Publication of the standards complements the work of the Ministry of Labour & Social Affairs (MOLSA) to boost enforcement of worker rights. In the last six months MOLSA has increased the number of trained labour inspectors by 30%.
The standards address some of the most critical concerns highlighted in recent reports about working and living conditions of workers in Qatar’s construction sector including:
- Payment of wages: the Standards require contractors to set up bank accounts for their workers, which will help facilitate payment, creating an auditable transaction system that will help the Supreme Committee verify that all workers are being paid in full and on time.
- Accommodations: Comprehensive specifications for worker accommodations, setting clear guidelines for everything from the number of beds per room to a minimum standard for cleanliness and hygiene.
- Enforcement: a four-tier audit system, implemented with the support of independent third-party auditors. Progress reports based on the audits are to be made public in order to track progress and share lessons learnt with government stakeholders and the international community.
The committee said it reserves the right to penalise contractors who are non-compliant with the standards, and will, in extreme cases, terminate its contract with a company that is continually in breach of the standards. But it stressed that its focus would be on working with contractors to improve standards on a continuous basis.
Qatar 2022 will present the standards to Fifa at a hearing at the European Parliament in Brussels on 13 February.

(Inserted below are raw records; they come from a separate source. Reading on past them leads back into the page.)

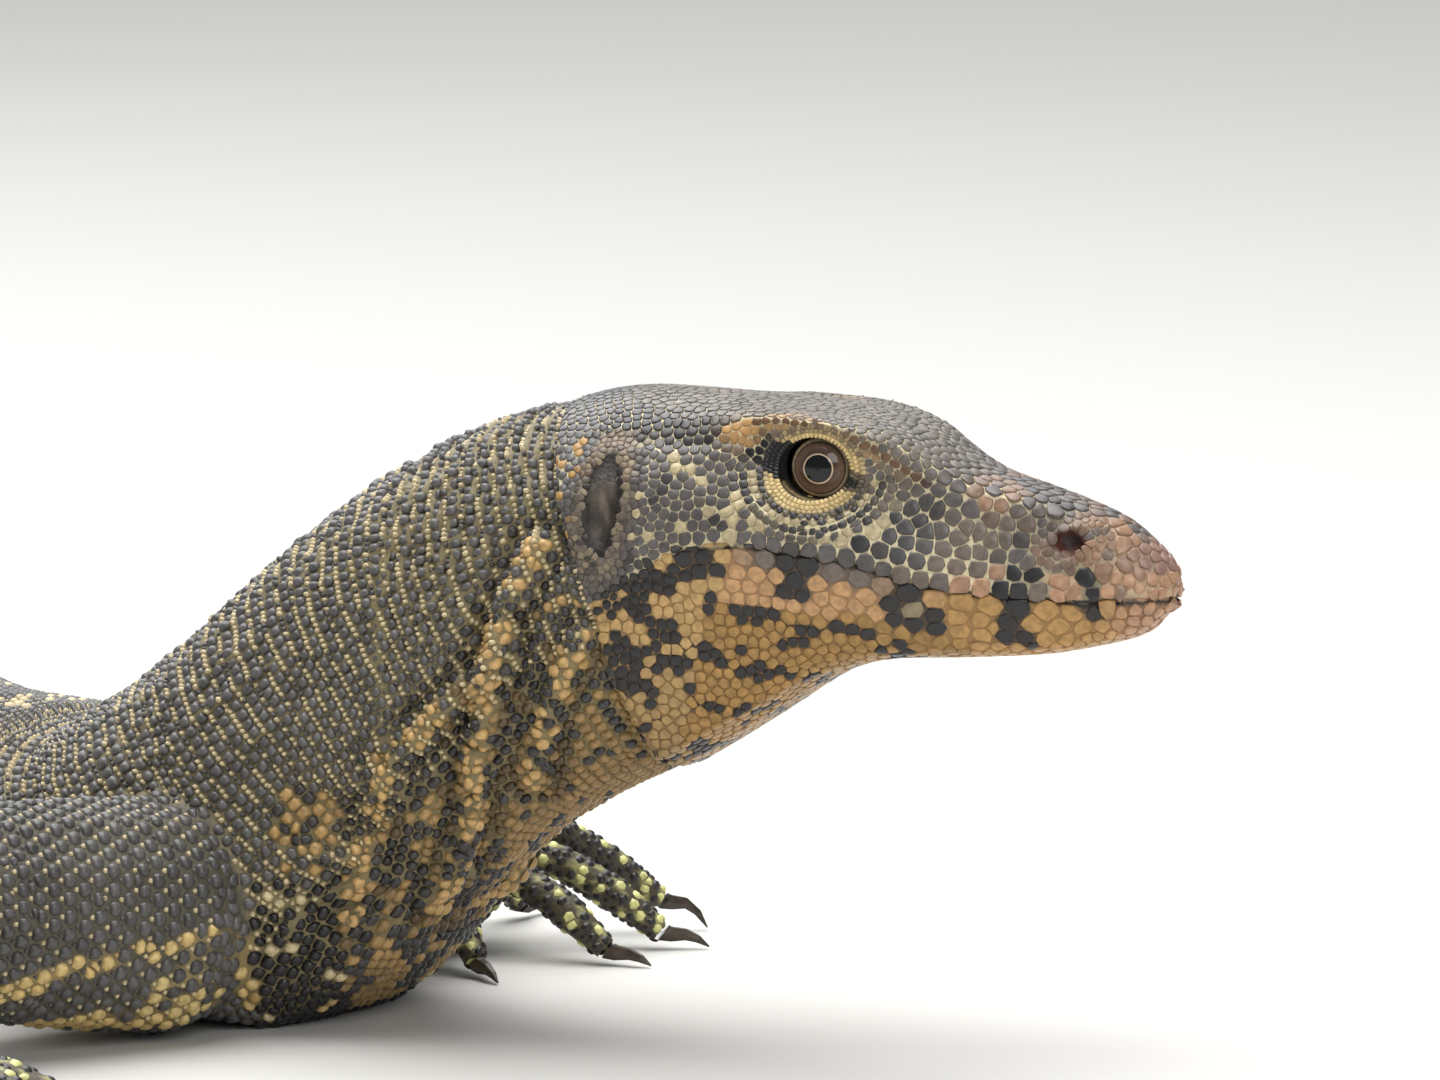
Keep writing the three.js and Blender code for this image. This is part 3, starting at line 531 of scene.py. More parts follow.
# rows of scales across the neck, trunk and tail: their distance apart, and the ridges that carry them
row_pitch = through(
    (-119, 2.5), (-80, 2.7), (-10, 3.0), (60, 3.3), (200, 3.6), (400, 3.7), (700, 3.9), (1000, 3.6),
    (1300, 2.6),
)
FIRST_ROW = -108.0
row_places = [FIRST_ROW]
while row_places[-1] < TAIL_END - 6:
    row_places.append(row_places[-1] + float(row_pitch(row_places[-1])))


def wobble(s, angle):
    """How far a row of scales strays along the neck, in mm."""
    places = np.stack([np.asarray(s) * 0.06, np.asarray(angle) * 0.02, np.zeros(len(s))], 1)
    stray = np.array([noise.noise(Vector(p)) for p in places])
    return 2.6 * stray * np.interp(s, (-110, -90, 60, 110), (0, 1, 1, 0))


def row_ridges(s, angle):
    phase = np.interp(s - wobble(s, angle), row_places, np.arange(len(row_places)))
    on_neck = np.interp(s, (-104, -92, -10, 50), (0, 0.62, 0.5, 0))
    over_back = np.interp(np.abs(angle), (60, 110), (1, 0.35))
    return on_neck * over_back * np.cos(2 * math.pi * phase) * MM


LOWEST_SKIN = 0.15 * MM


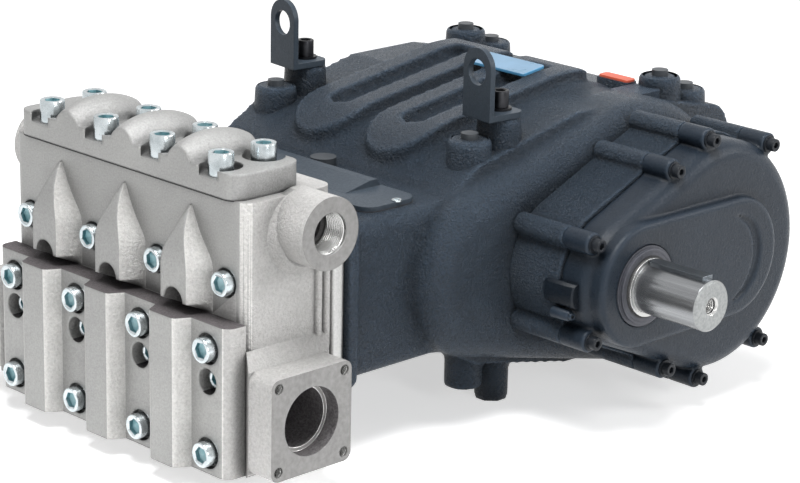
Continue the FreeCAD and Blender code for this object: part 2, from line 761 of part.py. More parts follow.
finish(carve("front_valve_cover", front, front_cuts), "front_valve_cover")

# Top valve cover: a slab with three cast domes between the bolt pockets, cut off flat at front and rear
slab = rounded(
    "top_slab_rounded",
    box("top_slab", "-top_cover_width / 2", "top_cover_front", "head_top", "top_cover_width",
        "top_cover_rear - top_cover_front", "top_cover_rim"), "top_cover_round", along("z"))
domes = []
for n in (0, 1, 2):
    dome_form = doc.addObject("Part::Ellipsoid", "top_dome_form_%d" % n)
    dome_form.Angle1 = -90
    bind(dome_form, {"Radius1": "top_dome_half_height", "Radius2": "top_dome_half_width",
                     "Radius3": "top_dome_half_depth"})
    place(dome_form, "%d * top_bolt_pitch" % (n - 1), "top_dome_y",
          "head_top + top_dome_crest - top_dome_half_height")
    domes.append(dome_form)
above = box("top_dome_space", "-top_cover_width / 2", "top_cover_front", "head_top + top_cover_rim / 2",
            "top_cover_width", "top_cover_rear - top_cover_front", "top_dome_crest")
dome_caps = meet("top_domes", join("top_dome_forms", domes), above)
TOP_COLUMNS = ["%.1f * top_bolt_pitch" % factor for factor in (-1.5, -0.5, 0.5, 1.5)]
pockets = [
    rod("top_pocket_%s_%d" % (row, n), "z", column, row, "head_top + top_cover_seat", "top_spot_radius",
        "top_dome_crest")
    for n, column in enumerate(TOP_COLUMNS) for row in ("top_bolt_front", "top_bolt_rear")]
finish(carve("top_valve_cover", join("top_solid", [slab, dome_caps]), pockets), "top_valve_cover")

# Lifting brackets: bent plate with an eye, held by one screw on the bracket boss
for side, tag in SIDES:
    upright = rounded(
        "bracket_upright_rounded_" + tag,
        box("bracket_upright_" + tag, "-bracket_width / 2", "-bracket_screw_gap - bracket_thickness", "0",
            "bracket_width", "bracket_thickness", "bracket_height"),
        "bracket_width / 2 - seat_gap",
        lambda edge: along("y")(edge) and edge.CenterOfMass.z > size("bracket_height / 2"))
    foot = rounded(
        "bracket_foot_rounded_" + tag,
        box("bracket_foot_" + tag, "-bracket_width / 2", "-bracket_screw_gap - bracket_thickness", "0",
            "bracket_width", "bracket_foot", "bracket_thickness"),
        "bracket_width / 4",
        lambda edge: along("z")(edge) and edge.CenterOfMass.y > 0)
    eye = rod("bracket_eye_" + tag, "y", "0", "-bracket_screw_gap - 2 * bracket_thickness", "bracket_eye_height",
              "bracket_eye_diameter / 2", "3 * bracket_thickness")
    bracket = carve("bracket_" + tag, join("bracket_solid_" + tag, [upright, foot]), [eye])
    bracket.Placement = Placement(Vector(), Rotation(Vector(0, 0, 1), size("bracket_yaw")))
    bracket.setExpression("Placement.Rotation.Angle", link("bracket_yaw"))
    place(bracket, "%d * %s" % (side, BOSS_X), "-foot_pitch_y / 2", "crank_height + bracket_boss_rise")
    finish(bracket, "lifting_bracket_" + tag)

# Deck cover with a raised panel that slopes down to the front, and the cap behind it
deck_plate = rounded(
    "deck_plate_rounded",
    box("deck_plate", "-deck_cover_width / 2", "deck_cover_front", DECK, "deck_cover_width",
        "deck_cover_rear - deck_cover_front", "deck_cover_thickness"),
    "deck_cover_round", along("z"))
deck_panel = new_body("deck_panel")
panel_sketch = new_sketch(deck_panel, "YZ_Plane", "deck_panel_side", "-deck_panel_width / 2")
PANEL_Z = DECK + " + deck_cover_thickness"
polygon(panel_sketch, [
    ("deck_panel_rear - deck_panel_depth", PANEL_Z),
    ("deck_panel_rear", PANEL_Z),
    ("deck_panel_rear - deck_panel_slope", PANEL_Z + " + deck_panel_rise"),
    ("deck_panel_rear - deck_panel_slope - deck_panel_crest", PANEL_Z + " + deck_panel_rise"),
])
pad(deck_panel, panel_sketch, "deck_panel_width", "deck_panel_pad")
finish(join("deck_cover", [deck_plate, deck_panel]), "deck_cover")
finish(rod("deck_cap", "z", "deck_cap_x", "deck_cap_y", DECK, "deck_cap_radius", "deck_cap_height"), "deck_cap")

# Rear cover, sight glass in it and bearing cover on the blind side of the crankshaft
REAR_BOTTOM = "crank_height - chamber_rear_half"
rear_plate = rounded(
    "rear_plate_rounded",
    box("rear_plate", "-rear_cover_width / 2", "chamber_rear", REAR_BOTTOM, "rear_cover_width",
        "rear_cover_thickness", "2 * chamber_rear_half"), "rear_cover_round", along("y"))
rear_panel = rounded(
    "rear_panel_rounded",
    box("rear_panel", "-rear_cover_width / 2 + rear_panel_inset", "chamber_rear + rear_cover_thickness",
        REAR_BOTTOM + " + rear_panel_inset", "rear_cover_width - 2 * rear_panel_inset", "rear_panel_rise",
        "2 * chamber_rear_half - 2 * rear_panel_inset"), "rear_cover_round / 2", along("y"))
finish(join("rear_cover", [rear_plate, rear_panel]), "rear_cover")
finish(rod("sight_glass", "y", "0", "chamber_rear + rear_cover_thickness + rear_panel_rise",
           "crank_height - sight_glass_drop / 2", "sight_glass_radius", "sight_glass_length"), "sight_glass")
finish(join("bearing_cover", [
    rod("bearing_disc", "-x", "-case_width / 2", "crank_y", "crank_height", "bearing_cover_radius",
        "bearing_cover_thickness"),
    rod("bearing_step", "-x", "-case_width / 2 - bearing_cover_thickness", "crank_y", "crank_height",
        "bearing_step_radius", "bearing_step_rise")]), "bearing_cover")

# Plugs in the threaded bosses that nothing uses
for side, tag in SIDES:
    column = "%d * %s" % (side, BOSS_X)
    for label, y, rise in (
            ("front_boss_plug_", "-outer_boss_pitch_y / 2", "outer_boss_rise"),
            ("rear_boss_plug_", "outer_boss_pitch_y / 2", "outer_boss_rise"),
            ("rear_lifting_plug_", "foot_pitch_y / 2", "rear_boss_rise")):
        finish(rod(label + tag, "z", column, y, "crank_height + " + rise, "plug_diameter / 2", "plug_height"),
               label + tag)

doc.recompute()
for item in doc.Objects:
    state = " ".join(item.State)
    if "Invalid" in state or "Error" in state:
        raise RuntimeError("%s failed: %s" % (item.Name, state))
for item in FINISHED:
    if item.Shape.isNull() or not item.Shape.isValid():
        raise RuntimeError("%s has no valid shape" % item.Label)
for item in FINISHED:
    item.Shape.exportStep("parts/%s.step" % item.Label)
    print("%-24s solids %d volume %.0f" % (item.Label, len(item.Shape.Solids), item.Shape.Volume))
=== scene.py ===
import math
import random

import bpy
from mathutils import Matrix, Vector


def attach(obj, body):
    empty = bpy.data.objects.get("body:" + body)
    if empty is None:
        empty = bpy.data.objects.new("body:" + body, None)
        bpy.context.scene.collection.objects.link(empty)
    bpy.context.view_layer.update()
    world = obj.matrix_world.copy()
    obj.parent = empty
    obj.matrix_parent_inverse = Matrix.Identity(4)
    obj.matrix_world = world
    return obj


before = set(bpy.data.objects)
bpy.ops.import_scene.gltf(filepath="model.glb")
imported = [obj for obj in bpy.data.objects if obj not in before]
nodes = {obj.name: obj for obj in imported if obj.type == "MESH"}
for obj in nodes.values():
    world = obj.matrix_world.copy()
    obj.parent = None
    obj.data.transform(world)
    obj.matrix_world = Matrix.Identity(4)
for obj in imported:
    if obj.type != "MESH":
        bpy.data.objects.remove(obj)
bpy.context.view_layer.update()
random.seed(7)

MM = 0.001
SIDES = (-1, 1)
UP, FRONT, REAR, LEFT, RIGHT = (0, 0, 1), (0, -1, 0), (0, 1, 0), (-1, 0, 0), (1, 0, 0)

# Places and sizes shared with the CAD, in millimetres
CRANK_Y, CRANK_Z, SHAFT_Y = 36.0, 154.0, -93.0
SHAFT_END_X, SHAFT_CHAMFER = 397.0, 2.0
COLUMNS = [-144.0, -48.0, 48.0, 144.0]
TOP_COLUMNS = [-123.84, -41.28, 41.28, 123.84]
TOP_ROWS = [-463.6, -412.4]
TOP_SEAT = 291.0
BOSS_X, BOSS_Y, OUTER_Y = 141.0, 120.0, 161.0
HEAD_FRONT, HEAD_SIDE = -475.0, 172.0
HEAD_SCREW_Z = 196.0
FRONT_FACE, FRONT_COVER_TOP = -497.0, 162.0
COVER_SCREW_ROWS = (138.0, 37.0)
COUNTERBORE_DEPTH = 7
SERVICE_HOLE_Z, SERVICE_HOLE_DEPTH = 106.5, 18
OUTLET = (212.0, -410.0, 245.0)
OUTLET_THREAD_DEPTH = 30.0
SUCTION = (218.0, -436.0, 74.0)
FLANGE_HOLE = 40
COVER_FACE_X = 315.0
# Bore radii with a margin that takes in the bore's own faces
PASSAGE_RADIUS, OUTLET_RADIUS = 15.5, 20.2
GALLERY_RADIUS, MOUTH_RADIUS = 29.3, 33.3
CENTRE_HOLE_RADIUS, SHAFT_RADIUS = 9.2, 25.3

# Mesh and shading detail
SHARP_ANGLE = 32.0
TOP_COVER_SHARP_ANGLE = 50.0
CORNER_SAMPLES = 6


# Materials -------------------------------------------------------------
WHITE = (1.0, 1.0, 1.0)


def grey(value):
    return (value, value, value)


def fill(node, values):
    # Sets inputs of a node by their names, with _ in place of spaces.
    for key, value in values.items():
        node.inputs[key.replace("_", " ")].default_value = value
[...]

8.30am: Flooding is set to dominate the agenda again today with another band of heavy rain sweeping the country.
Fourteen severe flood warnings are in place along the River Thames this morning, with two more in the south west.
Experts are also now warning that the threat of flooding from groundwater is increasing rapidly.
Data from the British Geological Survey shows that nine of the 14 boreholes it monitors in southern England are now showing “exceptionally high levels”.
Some 1.6M homes are now at risk of groundwater flooding.